--- Raw data ---

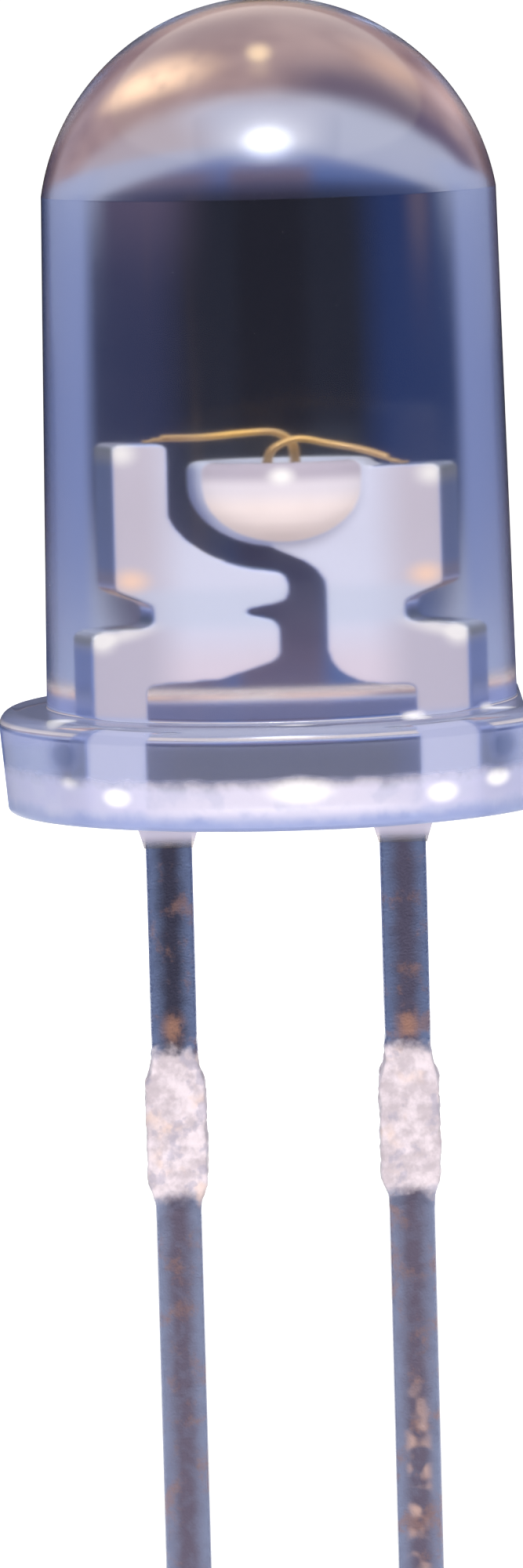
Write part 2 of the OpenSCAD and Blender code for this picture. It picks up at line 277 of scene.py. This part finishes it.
def slate_tarnish(paint, place, x, z, grain):
    """The plating outside, darkest down the middle, with rust at the scar's top"""
    away = abs(x)
    across = abs(away - lead_x)
    lower = z.step(scar_top, scar_foot)
    stripe = x.step(0, 0.1).mix((0.042, 0.042, 0.074), (0.088, 0.080, 0.130))
    stripe = lower.mix(stripe, (0.125, 0.105, 0.155))
    flank = lower.mix((0.13, 0.17, 0.30), (0.21, 0.24, 0.36))
    tin = (across + (grain - 0.5) * 0.12).step(0.03, 0.22).mix(stripe, flank)
    stain = noise(paint, place, 3.0, 4.0, 0.65).step(0.52, 0.70)
    cloudy = noise(paint, place, 7.0, 3.0).step(0.45, 0.7) * lower
    tin = (cloudy * 0.4).mix(tin, (0.17, 0.18, 0.27))
    tin = (stain * 0.55).mix(tin, (0.30, 0.17, 0.14))
    rust = blob(away, z, (lead_x, -2.42), (0.2, 0.28)) * grain.step(0.35, 0.6)
    tin = (rust * 0.7).mix(tin, (0.50, 0.26, 0.17))
    worn = (noise(paint, place, 5.0, 1.0).step(0.44, 0.68) * z.step(-6.0, -7.2)
            * x.step(0, 0.1) * across.step(0.18, 0.05))
    return (worn * 0.8).mix(tin, (0.62, 0.42, 0.36))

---

◆ What is being asked ◆
Repeat the material in full, exactly as it stands.

◆ The output ◆
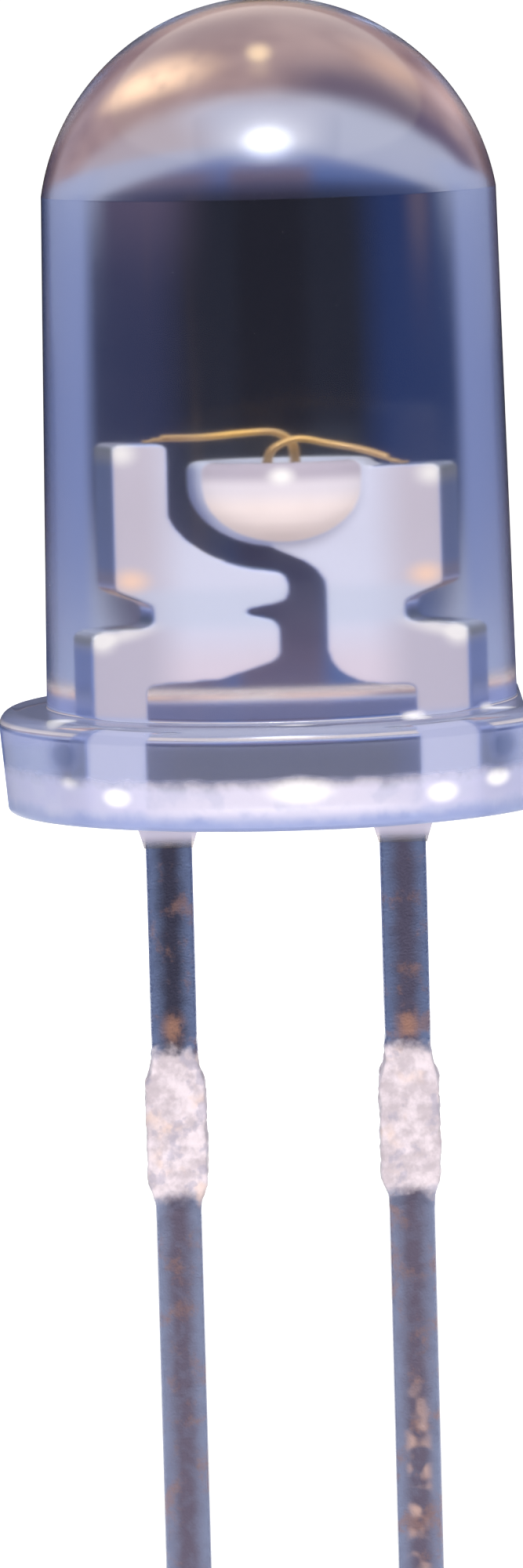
Write part 2 of the OpenSCAD and Blender code for this picture. It picks up at line 277 of scene.py. This part finishes it.
def slate_tarnish(paint, place, x, z, grain):
    """The plating outside, darkest down the middle, with rust at the scar's top"""
    away = abs(x)
    across = abs(away - lead_x)
    lower = z.step(scar_top, scar_foot)
    stripe = x.step(0, 0.1).mix((0.042, 0.042, 0.074), (0.088, 0.080, 0.130))
    stripe = lower.mix(stripe, (0.125, 0.105, 0.155))
    flank = lower.mix((0.13, 0.17, 0.30), (0.21, 0.24, 0.36))
    tin = (across + (grain - 0.5) * 0.12).step(0.03, 0.22).mix(stripe, flank)
    stain = noise(paint, place, 3.0, 4.0, 0.65).step(0.52, 0.70)
    cloudy = noise(paint, place, 7.0, 3.0).step(0.45, 0.7) * lower
    tin = (cloudy * 0.4).mix(tin, (0.17, 0.18, 0.27))
    tin = (stain * 0.55).mix(tin, (0.30, 0.17, 0.14))
    rust = blob(away, z, (lead_x, -2.42), (0.2, 0.28)) * grain.step(0.35, 0.6)
    tin = (rust * 0.7).mix(tin, (0.50, 0.26, 0.17))
    worn = (noise(paint, place, 5.0, 1.0).step(0.44, 0.68) * z.step(-6.0, -7.2)
            * x.step(0, 0.1) * across.step(0.18, 0.05))
    return (worn * 0.8).mix(tin, (0.62, 0.42, 0.36))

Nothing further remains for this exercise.